We agree that demo-conditioning can be viewed as a form of few-shot prompting. However, GUI automation presents unique challenges compared to standard NLP tasks: (1) visual grounding requires understanding spatial relationships in screenshots, (2) multi-step tasks require maintaining procedural context, and (3) UI variations across platforms and applications create distribution shift. Our contribution is demonstrating that demonstrations substantially help in this domain (X% -> Y%), characterizing when they help (task category analysis), and providing practical infrastructure (demo retrieval, open-source code) for practitioners.
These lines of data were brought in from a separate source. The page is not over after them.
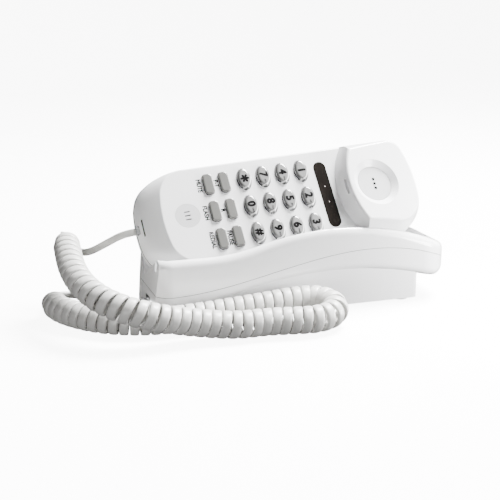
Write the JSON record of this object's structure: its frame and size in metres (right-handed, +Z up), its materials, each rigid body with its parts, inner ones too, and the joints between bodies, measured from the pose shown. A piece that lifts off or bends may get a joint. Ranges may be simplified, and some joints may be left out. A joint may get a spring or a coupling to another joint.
{
  "type": "corded telephone",
  "caption": "Compact white push-button telephone with a keypad handset lying in a boat-shaped base and a curly cord.",
  "frame": {"origin": "centre of the telephone's footprint, cord left out, on the surface its feet stand on", "axes": "+X along the base toward the earpiece end, +Y to the back, +Z up"},
  "size_m": [0.2707, 0.1257, 0.1025],
  "materials": {
    "shell_white": "glossy white ABS",
    "number_keys": "clear domed caps over silver",
    "function_keys": "translucent grey",
    "cord_sheath": "satin off-white PVC",
    "grille_white": "glossy",
    "grille_grey": "satin light grey",
    "steel": "zinc plated",
    "brass": "brushed",
    "circuit_board": "solder resist",
    "rubber_grey": "moulded rubber",
    "foam": "open-cell foam",
    "smoked_lens": "smoked, near black",
    "led": "clear",
    "black_plastic": "moulded",
    "clear_plastic": "clear polycarbonate"
  },
  "bodies": {
    "base": {"ballast_plate": "steel", "base_bottom_cover": "shell_white", "base_circuit_board": "circuit_board", "base_cord_jack": "black_plastic", "base_feet": "rubber_grey", "base_lead": "cord_sheath", "base_plug": "clear_plastic", "base_screws": "steel", "base_top_cover": "shell_white", "curly_coil_1": "cord_sheath", "curly_coil_2": "cord_sheath", "curly_coil_3": "cord_sheath", "curly_coil_4": "cord_sheath", "curly_coil_5": "cord_sheath", "handset_lead": "cord_sheath", "hook_spring": "steel", "hook_switch": "black_plastic", "line_jack": "black_plastic", "ringer": "brass"},
    "handset": {"handset_front_cover": "shell_white", "handset_back_cover": "shell_white", "handset_screws": "steel", "keypad_mat": "rubber_grey", "handset_circuit_board": "circuit_board", "indicator_lens": "smoked_lens", "indicator_leds": "led", "earpiece_disc": "grille_white", "microphone_disc": "grille_grey", "receiver_gasket": "foam", "receiver": "black_plastic", "microphone": "black_plastic", "microphone_boot": "rubber_grey", "handset_cord_jack": "black_plastic", "handset_plug": "clear_plastic"},
    "hook_plunger": {"hook_plunger": "grille_white"},
    "key_0": {"key_0": "number_keys"},
    "key_1": {"key_1": "number_keys"},
    "key_2": {"key_2": "number_keys"},
    "key_3": {"key_3": "number_keys"},
    "key_4": {"key_4": "number_keys"},
    "key_5": {"key_5": "number_keys"},
    "key_6": {"key_6": "number_keys"},
    "key_7": {"key_7": "number_keys"},
    "key_8": {"key_8": "number_keys"},
    "key_9": {"key_9": "number_keys"},
    "key_hash": {"key_hash": "number_keys"},
    "key_star": {"key_star": "number_keys"},
    "flash_key": {"flash_key": "function_keys"},
    "mute_key": {"mute_key": "function_keys"},
    "pause_key": {"pause_key": "function_keys"},
    "recall_key": {"recall_key": "function_keys"},
    "redial_key": {"redial_key": "function_keys"},
    "tone_key": {"tone_key": "function_keys"}
  },
  "joints": [
    {"name": "handset_lift", "type": "slide", "parent": "base", "child": "handset", "axis": [0, 0, 1], "range_m": [0, 0.12]},
    {"name": "hook_press", "type": "slide", "parent": "base", "child": "hook_plunger", "axis": [0, 0, -1], "range_m": [0, 0.003], "stiffness_N_per_m": 250, "deforming": ["hook_spring"]},
    {"name": "key_0_press", "type": "slide", "parent": "handset", "child": "key_0", "axis": [0.0455, 0.8049, -0.5917], "range_m": [0, 0.0012], "stiffness_N_per_m": 900},
    {"name": "key_1_press", "type": "slide", "parent": "handset", "child": "key_1", "axis": [0.0455, 0.8049, -0.5917], "range_m": [0, 0.0012], "stiffness_N_per_m": 900},
    {"name": "key_2_press", "type": "slide", "parent": "handset", "child": "key_2", "axis": [0.0455, 0.8049, -0.5917], "range_m": [0, 0.0012], "stiffness_N_per_m": 900},
    {"name": "key_3_press", "type": "slide", "parent": "handset", "child": "key_3", "axis": [0.0455, 0.8049, -0.5917], "range_m": [0, 0.0012], "stiffness_N_per_m": 900},
    {"name": "key_4_press", "type": "slide", "parent": "handset", "child": "key_4", "axis": [0.0455, 0.8049, -0.5917], "range_m": [0, 0.0012], "stiffness_N_per_m": 900},
    {"name": "key_5_press", "type": "slide", "parent": "handset", "child": "key_5", "axis": [0.0455, 0.8049, -0.5917], "range_m": [0, 0.0012], "stiffness_N_per_m": 900},
    {"name": "key_6_press", "type": "slide", "parent": "handset", "child": "key_6", "axis": [0.0455, 0.8049, -0.5917], "range_m": [0, 0.0012], "stiffness_N_per_m": 900},
    {"name": "key_7_press", "type": "slide", "parent": "handset", "child": "key_7", "axis": [0.0455, 0.8049, -0.5917], "range_m": [0, 0.0012], "stiffness_N_per_m": 900},
    {"name": "key_8_press", "type": "slide", "parent": "handset", "child": "key_8", "axis": [0.0455, 0.8049, -0.5917], "range_m": [0, 0.0012], "stiffness_N_per_m": 900},
    {"name": "key_9_press", "type": "slide", "parent": "handset", "child": "key_9", "axis": [0.0455, 0.8049, -0.5917], "range_m": [0, 0.0012], "stiffness_N_per_m": 900},
    {"name": "key_hash_press", "type": "slide", "parent": "handset", "child": "key_hash", "axis": [0.0455, 0.8049, -0.5917], "range_m": [0, 0.0012], "stiffness_N_per_m": 900},
    {"name": "key_star_press", "type": "slide", "parent": "handset", "child": "key_star", "axis": [0.0455, 0.8049, -0.5917], "range_m": [0, 0.0012], "stiffness_N_per_m": 900},
    {"name": "flash_key_press", "type": "slide", "parent": "handset", "child": "flash_key", "axis": [0.0455, 0.8049, -0.5917], "range_m": [0, 0.0012], "stiffness_N_per_m": 900},
    {"name": "mute_key_press", "type": "slide", "parent": "handset", "child": "mute_key", "axis": [0.0455, 0.8049, -0.5917], "range_m": [0, 0.0012], "stiffness_N_per_m": 900},
    {"name": "pause_key_press", "type": "slide", "parent": "handset", "child": "pause_key", "axis": [0.0455, 0.8049, -0.5917], "range_m": [0, 0.0012], "stiffness_N_per_m": 900},
    {"name": "recall_key_press", "type": "slide", "parent": "handset", "child": "recall_key", "axis": [0.0455, 0.8049, -0.5917], "range_m": [0, 0.0012], "stiffness_N_per_m": 900},
    {"name": "redial_key_press", "type": "slide", "parent": "handset", "child": "redial_key", "axis": [0.0455, 0.8049, -0.5917], "range_m": [0, 0.0012], "stiffness_N_per_m": 900},
    {"name": "tone_key_press", "type": "slide", "parent": "handset", "child": "tone_key", "axis": [0.0455, 0.8049, -0.5917], "range_m": [0, 0.0012], "stiffness_N_per_m": 900}
  ]
}
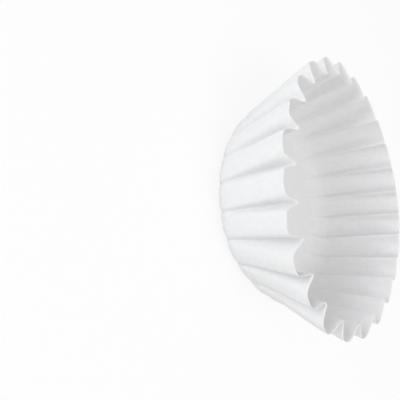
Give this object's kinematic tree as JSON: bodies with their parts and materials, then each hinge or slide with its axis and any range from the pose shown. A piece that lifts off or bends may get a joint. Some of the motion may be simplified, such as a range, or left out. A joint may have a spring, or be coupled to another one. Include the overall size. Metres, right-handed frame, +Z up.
{
  "type": "paper coffee filter",
  "caption": "Basket coffee filter: a round sheet of white crepe filter paper pressed into a flat base, a soft corner and a fluted wall that flares to an open mouth.",
  "frame": {"origin": "middle of the flat base's underside", "axes": "+Z up the filter's axis, out of its mouth; +X and +Y lie in the base's plane, with the middle of a flute on each"},
  "size_m": [0.172, 0.172, 0.0613],
  "materials": {
    "filter_paper": "bleached white crepe filter paper, matt, with a fine soft grain"
  },
  "bodies": {
    "root": {"filter_paper": "filter_paper"}
  },
  "joints": []
}
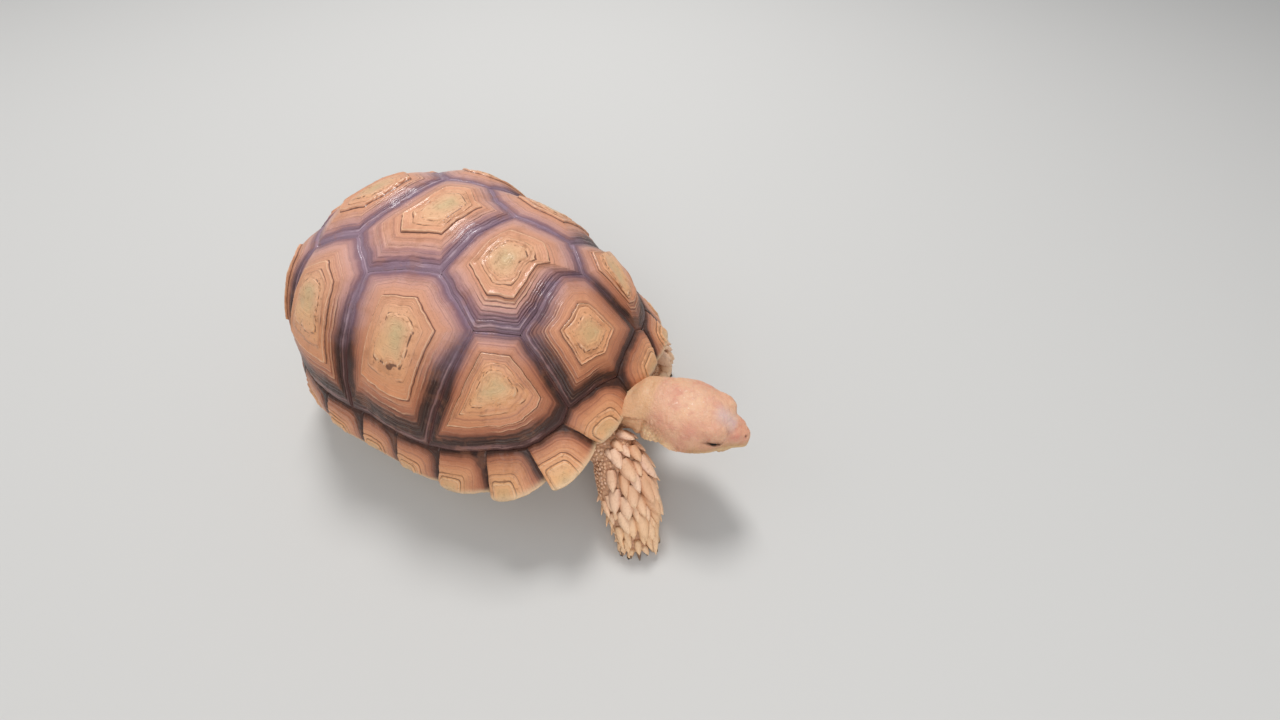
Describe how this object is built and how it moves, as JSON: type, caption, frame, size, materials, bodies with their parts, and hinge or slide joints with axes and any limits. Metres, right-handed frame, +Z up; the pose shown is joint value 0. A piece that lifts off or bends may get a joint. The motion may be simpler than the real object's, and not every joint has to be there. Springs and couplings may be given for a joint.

"Sample size is too small"¶

We acknowledge this limitation. With n=N tasks and 3 trials each, we are powered to detect a 20pp effect at 80% power. Our observed effect of Zpp is well above this threshold, and our statistical tests (McNemar's, bootstrap CI) confirm significance. We have expanded our task set to N tasks for the camera-ready version.

"Results may not generalize beyond tested benchmarks"¶

This is a valid concern. We have focused on WAA as it represents realistic enterprise desktop tasks. In future work, we plan to evaluate on WebArena and OSWorld to assess cross-benchmark generalization. However, we note that the WAA benchmark itself covers diverse applications (browser, office, file management, settings) and our positive results across these categories suggest some generalizability within desktop environments.

Last updated: January 2026 This is a living document. Update as experiments complete and understanding deepens.